Crowd-sourced funding for albums seems to be the trend these days. Did you crowd-source this album?
I funded all the recording costs on my own, but when it came to making actual CDs — I had album art, I had photographs, I even had a graphic designer I was talking to … I did an Indiegogo and it went incredibly well. I met my goal. I did flexible funding just in case, but it worked out.
Are you a musician full time?
I’m a student [at UO]. I’m a senior — I’m almost done. I’m a sociology major and a women and gender studies minor.
You graduate this spring? Any plans?
Yes. I’m going to push music pretty hard. I’m going to work probably part time still somewhere. I have a little tour booked for my spring break, but I want to plan a longer tour for my summer because I won’t be tied down anymore.
Where are you going for your spring break tour?
For spring break, it’s the album release party here on the 15th. Then the 20th, I’m playing The Waypost in Portland. Then I’m playing in Seattle the next night, the 21st, at Columbia City Theater.
Tell me about the album. What’s the story?
The story is — that’s complicated because the songs cover like six years of my life. Some of the songs are really old, and I wanted to breathe new life into them. Other ones are brand new … I wanted to definitely have a mix of very full cinematic sound and also a very sparse and naked feeling. I don’t think it tells a clear narrative per se, because it’s a patchwork of my life over the past six years. Even the recording process felt a little bit patchwork-y because I went through two or three different producers. The recording stretched over I think at least two years, if not three years. It’s been a long project. It’s had a lot of false starts, which just makes me so much more excited to be done and have a physical copy in my hand because there were a lot of times I didn’t think it would happen. I didn’t know if it would actually be an album I was proud of or if it’d even be finished at all, and it is. They are all stories of love or heartbreak, I guess. That was sort of the tone to it.
It does seem to be largely about relationships.
I try to keep the songs open enough where they’re relatable. Not necessarily consciously — they’re very intimate in their own ways, but it’s not like reading my diary on stage. It’s a fine line — it feels vulnerable to play them but not in an uncomfortable way. What was cool, too, is I had people write accompanying parts for other instruments for songs before with my EP, but this felt so different. It really felt like people who were passionate about my music found my EP, sought me out and were like, “Can I please write this part for this song?”
Andy Page for “Vegas” sought me out, and was like, “I have a part for ‘Vegas.’” He’s incredible.

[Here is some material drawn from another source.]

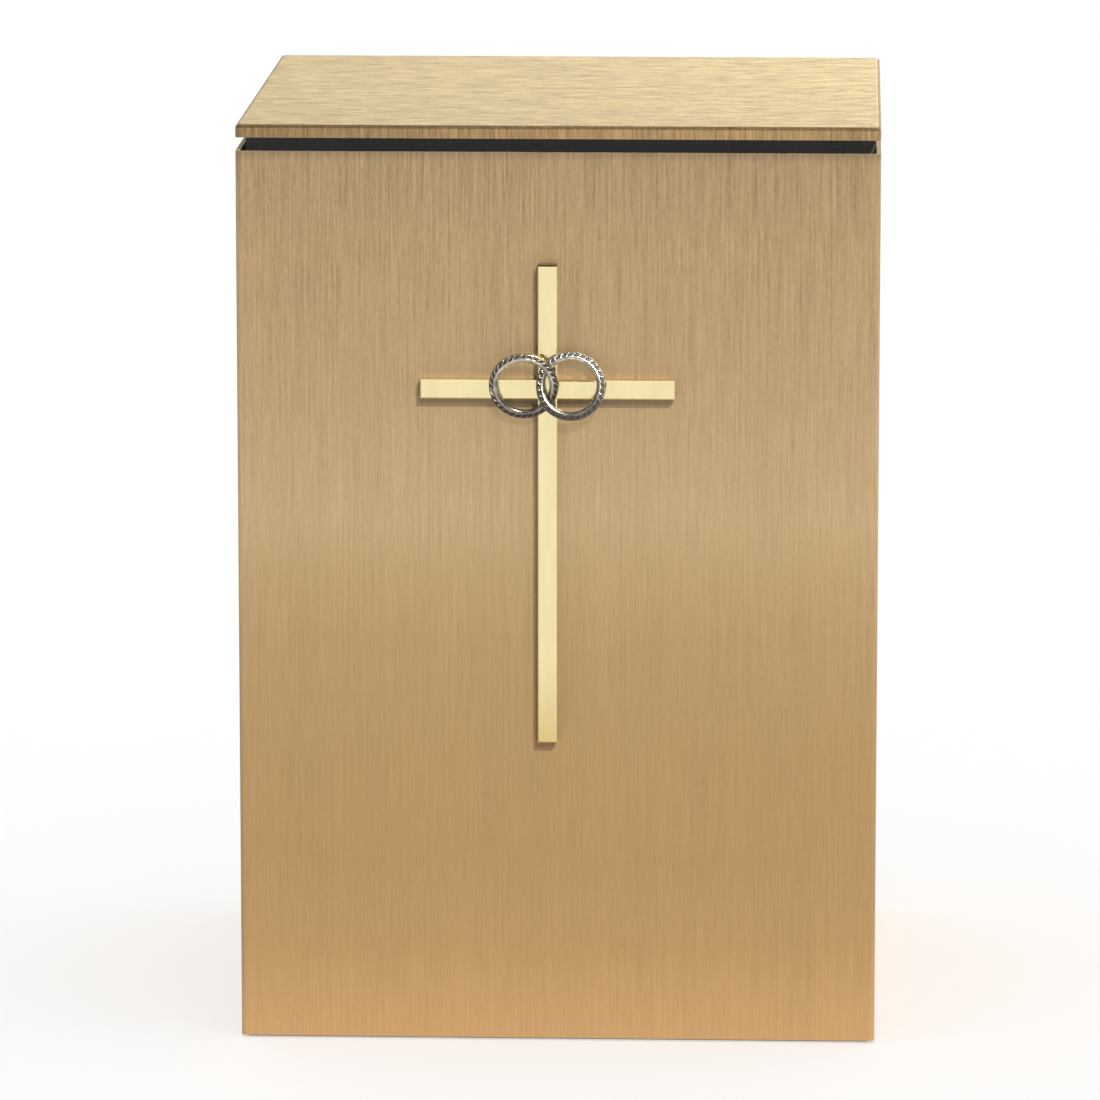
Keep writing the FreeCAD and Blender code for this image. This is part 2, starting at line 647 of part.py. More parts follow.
def make_leaf(label, low, side, indexes, bore):
    """A hinge leaf: its plate on one side of the pin, its rolls, and a strap from the plate to each roll."""
    plate_x, strap_x = {
        "left": ("( %s - leaf_wide )" % HINGE_SIDE, "( %s - %s )" % (HINGE_SIDE, LEAF_START)),
        "right": ("( %s + %s )" % (HINGE_SIDE, LEAF_START), HINGE_SIDE),
    }[side]
    rivet_x = "( %s %s rivet_out )" % (HINGE_SIDE, "-" if side == "left" else "+")
    pieces = [block("leaf_wide - " + LEAF_START, "leaf_thick", "hinge_tall", plate_x, REAR, low)]
    for index in indexes:
        level = "%s + %d * hinge_tall / %d + knuckle_space / 2" % (low, index, KNUCKLES)
        tall = "hinge_tall / %d - knuckle_space" % KNUCKLES
        pieces.append(block(LEAF_START, "leaf_thick", tall, strap_x, REAR, level))
        pieces.append(cylinder("knuckle_rad", tall, HINGE_SIDE, HINGE_BACK, level))
    tools = [cylinder(bore, "hinge_tall", HINGE_SIDE, HINGE_BACK, low)]
    for step in RIVET_STEPS:
        tools.append(cylinder("rivet_rad", "leaf_thick", rivet_x, REAR, "%s + %s" % (low, step), ALONG_Y))
    return keep(cut(fuse(pieces), fuse(tools)), label)


def make_hinges():
    """Two butt hinges on the rear face: each has a fixed leaf, a moving leaf, and a pin in the fixed leaf."""
    for place_name, low in HINGE_LOWS.items():
        make_leaf("hinge_frame_leaf_" + place_name, low, "left", range(0, KNUCKLES, 2), "hinge_pin_rad")
        running_bore = "hinge_pin_rad + hinge_play"
        make_leaf("hinge_door_leaf_" + place_name, low, "right", range(1, KNUCKLES, 2), running_bore)
        low_end = low + " + knuckle_space / 2"
        high_end = low + " + hinge_tall - knuckle_space / 2"
        shaft = cylinder("hinge_pin_rad", "hinge_tall - knuckle_space", HINGE_SIDE, HINGE_BACK, low_end)
        tips = [cone("pin_tip_rad", "hinge_pin_rad", "pin_tip_tall", HINGE_SIDE, HINGE_BACK, *end)
                for end in ((low_end, AGAINST_Z), (high_end, ALONG_Z))]
        keep(fuse([shaft] + tips), "hinge_pin_" + place_name)


def make_rivets(label, sign):
    """The four rivets that hold one side's hinge leaves."""
    rivets = []
    for up in RIVET_LEVELS:
        x = "%s %s rivet_out" % (HINGE_SIDE, sign)
        rivets.append(fuse([
            cylinder("rivet_rad", "sheet_thick + leaf_thick", x, REAR_IN, up, ALONG_Y),
            cone("rivet_head_rad", "rivet_rad", "rivet_head_tall", x, REAR + " + leaf_thick", up, ALONG_Y),
            cylinder("rivet_tail_rad", "rivet_head_tall", x, REAR_IN, up, AGAINST_Y),
        ]))
    keep(group(rivets), label)


# ---------------------------------------------------------------- lock and key

KEY_NOTCHES = 4


def make_lock_barrel():
    """Flanged barrel with two flats, through the door, bored for the plug."""
    edge = "lock_head_tall / 4"
    head = fuse([
        cylinder("lock_head_rad", "lock_head_tall - " + edge, "lock_side", REAR, DOOR_MID, ALONG_Y),
        cone("lock_head_rad", "lock_head_rad - " + edge, edge,
             "lock_side", REAR + " + lock_head_tall - " + edge, DOOR_MID, ALONG_Y),
        lock_section("0", "jamb_deep + cam_space - cam_clear", REAR),
    ])
    bore_long = "jamb_deep + cam_space + lock_head_tall"
    bore = cylinder("plug_rad + plug_play", bore_long, "lock_side", CAM_REAR, DOOR_MID, ALONG_Y)
    return keep(cut(head, bore), "lock_barrel")


def make_lock_nut():
    y = REAR_IN
    nut = hexagon("lock_nut_across", "lock_nut_tall", "lock_side", y, DOOR_MID, AGAINST_Y)
    bore = cylinder("barrel_rad", "lock_nut_tall", "lock_side", y, DOOR_MID, AGAINST_Y)
    return keep(cut(nut, bore), "lock_nut")


def make_lock_plug():
    """Plug that the key turns: a cylinder with a keyway, and a square stem for the cam."""
    length = "( %s - %s )" % (PLUG_FACE, CAM_REAR)
    solid = fuse([
        cylinder("plug_rad", length, "lock_side", CAM_REAR, DOOR_MID, ALONG_Y),
        block("stem_across", "cam_thick", "stem_across", "lock_side - stem_across / 2", CAM_FRONT,
              DOOR_MID + " - stem_across / 2"),
    ])
    keyway_low = ("lock_side - keyway_wide / 2", PLUG_FACE + " - keyway_deep",
                  DOOR_MID + " - keyway_tall / 2")
    keyway = block("keyway_wide", "keyway_deep", "keyway_tall", *keyway_low)
    return keep(cut(solid, fuse([keyway, cam_screw_shank()])), "lock_plug")


def cam_screw_shank():
    return cylinder("cam_screw_rad", "cam_thick + cam_screw_in", "lock_side", CAM_FRONT, DOOR_MID, ALONG_Y)


def make_lock_cam():
    """Flat cam on the plug's stem, hanging down when the lock is open."""
    body = new_body("LockCam")
    sketch = front_sketch(body, CAM_REAR)
    half = "cam_wide / 2"
    left, right = "lock_side - " + half, "lock_side + " + half
    rectangle(sketch, left, DOOR_MID + " - cam_long", right, DOOR_MID + " + " + half)
    stem = "stem_across / 2"
    rectangle(sketch, "lock_side - " + stem, DOOR_MID + " - " + stem,
              "lock_side + " + stem, DOOR_MID + " + " + stem)
    pad(body, sketch, "cam_thick")

    def corner(edge):
        box = edge.BoundBox
        across_only = near(box.XLength, 0) and near(box.ZLength, 0)
        return across_only and any(near(box.XMin, number(side)) for side in (left, right))

    fillet(body, corner, "cam_corner")
    return keep(body, "lock_cam")


def make_cam_screw():
    head = cylinder("cam_screw_head_rad", "cam_screw_head_tall", "lock_side", CAM_FRONT, DOOR_MID, AGAINST_Y)
    slot_low = ("lock_side - cam_screw_head_rad", CAM_FRONT + " - cam_screw_head_tall",
                DOOR_MID + " - cam_screw_slot / 2")
    slot = block("2 * cam_screw_head_rad", "cam_screw_slot", "cam_screw_slot", *slot_low)
    return keep(cut(fuse([head, cam_screw_shank()]), slot), "cam_screw")


def make_key():
    """Flat key in the keyway: a notched blade, a shoulder clear of the plug's face, and a round bow."""
    x = "lock_side - blade_wide / 2"
    blade_low = DOOR_MID + " - blade_tall / 2"
    shoulder = PLUG_FACE + " + key_clear"
    bow_mid = shoulder + " + key_neck + bow_rad"
    blade_end = PLUG_FACE + " - blade_long"
    neck_low = DOOR_MID + " - shoulder_tall / 2"
    blank = fuse([
        block("blade_wide", "blade_long + key_clear", "blade_tall", x, blade_end, blade_low),
        block("blade_wide", "key_neck + bow_rad / 2", "shoulder_tall", x, shoulder, neck_low),
        cylinder("bow_rad", "blade_wide", x, bow_mid, DOOR_MID, ALONG_X),
    ])
    tools = [cylinder("bow_hole_rad", "blade_wide", x, bow_mid + " + bow_rad / 3", DOOR_MID, ALONG_X)]
    for index in range(KEY_NOTCHES):
        notch_y = "%s + %d * blade_long / %d" % (blade_end, index + 1, KEY_NOTCHES + 2)
        tools.append(block("blade_wide", "notch_wide", "notch_tall", x, notch_y, blade_low))
    return keep(cut(blank, fuse(tools)), "key")


# ---------------------------------------------------------------- build, check and write

make_body_shell()
make_back_frame()
make_base_tray()
make_base_pad()
make_lid_pan()
make_inner_collar()
make_throat_plate()
make_lid_fixings()
make_collar_fixings()
make_cross()
make_cross_fixings()
make_bands()
make_access_door()
make_hinges()
make_rivets("hinge_rivets_frame", "-")
make_rivets("hinge_rivets_door", "+")
make_lock_barrel()
make_lock_nut()
make_lock_plug()
make_lock_cam()
make_cam_screw()
make_key()
doc.recompute()

for item in doc.Objects:
    if "Invalid" in item.State or "Error" in item.State:
        raise RuntimeError("%s (%s) failed: %s" % (item.Name, item.Label, item.State))
for node in NODES:
    if node.Shape.isNull() or not node.Shape.isValid() or not node.Shape.Solids:
        raise RuntimeError("%s has no valid solid" % node.Label)

os.makedirs("parts", exist_ok=True)
for node in NODES:
    node.Shape.exportStep("parts/%s.step" % node.Label)
    print("%-26s solids %2d  volume %10.1f mm3" % (node.Label, len(node.Shape.Solids), node.Shape.Volume))
print(len(NODES), "sub-parts")
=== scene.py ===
"""A bronze donation box on a pale floor: its finishes, the chased wedding bands, the light and the camera.

Metres, in the frame of the CAD part: the front faces -Y and +Z is up."""

import math

import bpy
import numpy as np
from mathutils import Matrix, Vector


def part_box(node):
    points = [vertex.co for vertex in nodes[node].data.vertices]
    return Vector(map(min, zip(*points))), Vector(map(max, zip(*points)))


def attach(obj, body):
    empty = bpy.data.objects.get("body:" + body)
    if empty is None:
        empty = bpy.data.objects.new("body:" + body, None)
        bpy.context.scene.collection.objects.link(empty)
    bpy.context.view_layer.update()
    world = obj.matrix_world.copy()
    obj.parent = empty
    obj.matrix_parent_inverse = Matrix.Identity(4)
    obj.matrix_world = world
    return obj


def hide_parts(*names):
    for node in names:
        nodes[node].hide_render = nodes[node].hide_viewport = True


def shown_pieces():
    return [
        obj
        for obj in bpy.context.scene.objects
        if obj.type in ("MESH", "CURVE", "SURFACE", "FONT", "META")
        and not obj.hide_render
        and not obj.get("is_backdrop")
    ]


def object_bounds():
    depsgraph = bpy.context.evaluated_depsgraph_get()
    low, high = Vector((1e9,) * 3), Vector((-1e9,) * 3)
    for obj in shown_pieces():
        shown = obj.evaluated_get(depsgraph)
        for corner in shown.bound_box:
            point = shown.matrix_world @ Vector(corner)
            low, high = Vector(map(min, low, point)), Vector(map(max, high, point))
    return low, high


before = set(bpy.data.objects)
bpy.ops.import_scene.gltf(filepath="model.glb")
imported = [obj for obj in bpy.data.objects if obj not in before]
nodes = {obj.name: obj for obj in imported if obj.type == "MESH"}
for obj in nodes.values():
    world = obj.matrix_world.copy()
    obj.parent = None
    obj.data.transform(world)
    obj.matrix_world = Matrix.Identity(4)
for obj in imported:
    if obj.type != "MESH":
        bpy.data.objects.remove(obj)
cad_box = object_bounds()

MM = 0.001
TALL = cad_box[1].z
LID_LOW, LID_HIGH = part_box("lid_pan")
CROSS_LOW, CROSS_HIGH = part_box("cross")
BANDS_MIDDLE = sum(corner.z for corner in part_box("ring_left")) / 2


# ---------------------------------------------------------------- building materials from nodes


def tone(red, green, blue):
    return (red, green, blue, 1.0)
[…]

He went to the music school at UO. He’s with Bustin’ Jieber. He can play any kind of music and compose. It was a really powerful moment, too, with Vegas, because he wrote the part and I can’t read sheet music — I’m very self-taught. So he emailed me all the sheet music for a string quartet, and I was like, “Great, when can I hear it?” [laughs] And he said, “Oh, OK. Well, we gotta rehearse with some people and then I guess we’ll play it for you.” The night we recorded the string part — which was about a year before we recorded any other parts, which was kind of strange — was at the [UO] music school. We all met late at night at the music school and Elijah [Medina] and Noah [Jenkins] and Amara [Sperber] and Bryce [Caster] were all there with Andy, and they had already rehearsed it. I just showed up and got on the guitar and was like, “Are we just going to play through it once?” And we did. My first time hearing it, playing with them — and I just started crying; it was so powerful. He just really got the essence of the song. It was really beautiful. It’s hard, too, because sometimes a person will take away from a song something really different than what I want, and there can be some tension with that when you’re trying to do accompaniment. It seemed like Andy really got it.

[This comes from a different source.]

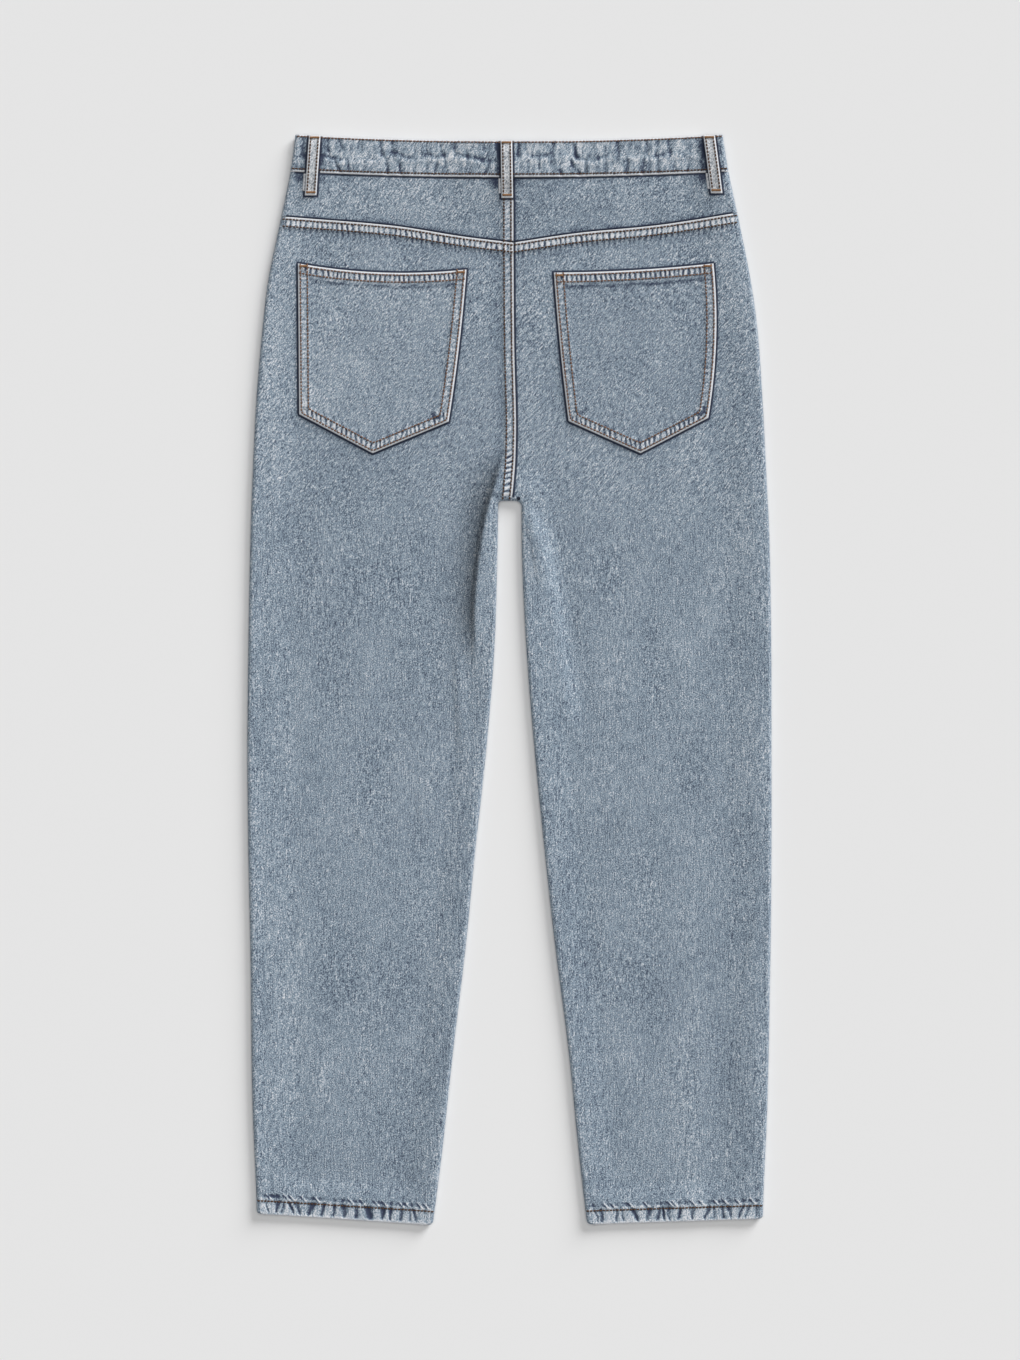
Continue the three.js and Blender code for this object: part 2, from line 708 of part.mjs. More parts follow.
// A belt loop on the back: on the yoke, over the waistband, and back to the band's top edge
function backLoop(cut) {
  const topY = bandTop(cut.topX);
  const half = LOOP_WIDTH / 2;
  const rows = [];
  for (const { share, stand } of [...LOOP_PATH].reverse()) {
    const y = mix(cut.bottomY, topY, share);
    const centre = mix(cut.bottomX, cut.topX, share);
    const row = [-half, 0, half].map((across) => {
      const x = centre + across;
      const side = x < backSeam(y) ? SIDES.left : SIDES.right;
      const overBand = fade((bandSeam(x) - y) / LOOP_CLIMB);
      const yokeFace = backHeight(side, x, Math.min(y, bandSeam(x))) + FELLED;
      const under = mix(yokeFace, Math.max(yokeFace, bandHeight(x, y)), overBand);
      return [x, y, under + LAID_GAP + stand + LOOP_WALL];
    });
    rows.push(row);
  }
  return wall(rows, 1, () => LOOP_WALL);
}

// A belt loop on the front, flat between the band and the surface
function frontLoop(x) {
  const half = LOOP_WIDTH / 2;
  const length = frontBandTop(x) - bandSeam(x) - 2 * FRONT_LOOP_EDGE;
  const shape = new THREE.Shape();
  shape.moveTo(x - half, bandSeam(x) + FRONT_LOOP_EDGE);
  shape.lineTo(x + half, bandSeam(x) + FRONT_LOOP_EDGE);
  shape.lineTo(x + half, bandSeam(x) + FRONT_LOOP_EDGE + length);
  shape.lineTo(x - half, bandSeam(x) + FRONT_LOOP_EDGE + length);
  shape.closePath();
  return new THREE.ExtrudeGeometry(shape, { depth: FRONT_LOOP_WALL, bevelEnabled: false });
}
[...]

You collaborated with a lot of people on this record. Anna Tivel for one.
She’s actually how I met Peter Rodocker who ended up producing the majority of the album and recording it. I did a show with her. I think I met her through Jeffrey Martin. We did a show together a year and a half ago for the first time in Eugene. She was coming to Eugene and Jeffrey was like, “Do you want to play with her?” I was like, “Yeah, of course.” I listened to her music and loved it. Then the next thing I know I’m playing at The Waypost in Portland about a year ago, and Peter [Rodocker] just shows up to the show, and he was like, “I would love to record your album.” He sought me out. It all just worked out so magically through these crazy few years of when I didn’t know if it was going to happen at all. It sort of worked out just the way it was supposed to in a weird way.

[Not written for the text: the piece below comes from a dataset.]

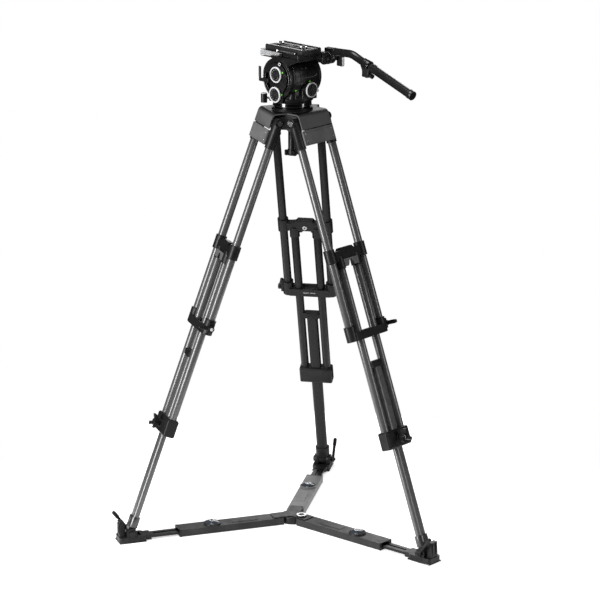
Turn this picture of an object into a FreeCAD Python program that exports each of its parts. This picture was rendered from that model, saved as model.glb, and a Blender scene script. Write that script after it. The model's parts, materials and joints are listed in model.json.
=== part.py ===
import FreeCAD, Part
import math
import os
from FreeCAD import Vector

# Broadcast fluid head on a two-stage twin-tube tripod with a floor spreader.
# Millimetres, +Z up. The origin is on the pan axis at floor level. An azimuth is
# measured from -Y towards +X, so a leg or arm drawn along -Y is turned to its place.

# Legs: "along" values are distances down the leg from the crown hinge.
LEG_AZIMUTH = {"a": -71.0, "b": 49.0, "c": 169.0}
LEG_TILT = 20.0
HINGE_R = 64.0
HINGE_Z = 1202.0
TUBE_R = 11.75
TUBE_WALL = 2.0
UPPER_X = 65.0
MIDDLE_X = 33.1
SLIDE_GAP = 0.3
PIN_R = 5.0
PIN_GAP = 0.08

UPPER_START = 22.0
CARRIAGE_TOP = 365.5
CARRIAGE_HEIGHT = 37.5
MIDDLE_START = 392.0
FRAME_TOP = 584.7
FRAME_BOTTOM = 628.0
FRAME_BAR_TOP = 604.0
GUIDE_TOP = 695.6
GUIDE_HEIGHT = 17.0
BLOCK_TOP = 895.2
BLOCK_BOTTOM = 946.8
FITTING_TOP = 1202.6
ANKLE_ALONG = 1250.0
LOWER_WIDTH = 33.0
LOWER_DEPTH = 19.0

# Foot and spreader, measured from the pan axis.
TILT_SIN = math.sin(math.radians(LEG_TILT))
TILT_COS = math.cos(math.radians(LEG_TILT))
ANKLE_R = HINGE_R + ANKLE_ALONG * TILT_SIN
ANKLE_Z = HINGE_Z - ANKLE_ALONG * TILT_COS
FOOT_OUT = 528.0
FOOT_IN = 432.0
FOOT_HALF = 26.0
RAIL_IN = 130.0
RAIL_HALF = 16.0
RAIL_LOW = 7.0
RAIL_HIGH = 15.0
SLEEVE_HALF = 24.5
SLEEVE_IN = 34.0
SLEEVE_OUT = 349.0
SLEEVE_LOW = 1.5
SLEEVE_HIGH = 22.0
LOCK_R = 245.0

# Crown and bowl.
CROWN_TOP = 1226.0
CROWN_HALF = 62.0
BOWL_R = 50.0
BOWL_Z = 1238.0
KNOB_TOP = 1110.0
KNOB_LOW = 1092.0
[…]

Tell me about the cover art.
She’s from Italy. I just found [Nadezda Fava] online. She has a blog online where she puts her illustrations, and I was just scrolling through and I really loved her style, because it’s feminine, but there’s a strength to it; there’s kind of a boldness to her colors and shapes and everything. I knew I wanted album art. I found her art pretty early on in the process. I noticed that she did tattoo commissions, so I wondered if she’d just let me buy this from her. I emailed her and she was really excited to do it.
You mentioned earlier that you’re self-taught. When did you initially get into music?
I mean, I took [guitar] lessons, but I’d watch my teacher and then kind of copy her. I took lessons with Laura Kemp, who’s in Babes with Axes, and she plays around town with everybody, and she’s been a huge inspiration to me. I started those when I was 10, probably. I took lessons with her for a few years and then I just started doing my own thing. She writes songs just so beautifully and she helped me write my first couple songs, just in lessons, like about my pet rats and stuff [laughs] — just whatever was topical. I haven’t taken lessons since I was 14. A lot of it is through learning covers and then writing your own songs — it was a mix of both of those, was sort of my training, I guess. But it never involved reading sheet music. I can read tabs and chord charts — those are more visual for me.
Do you want to keep building your music career here or do you want to go to another city?
The only other city I’d really think about is Portland, but I lived there briefly to go to school and it was a bad match. But I feel like I could go back in the near future and make it better. It seems like the place to be to play music. Eugene, for being the size it is, is really great for music; just I don’t know how long that will work. I love living in Eugene, so I’m hesitant to leave.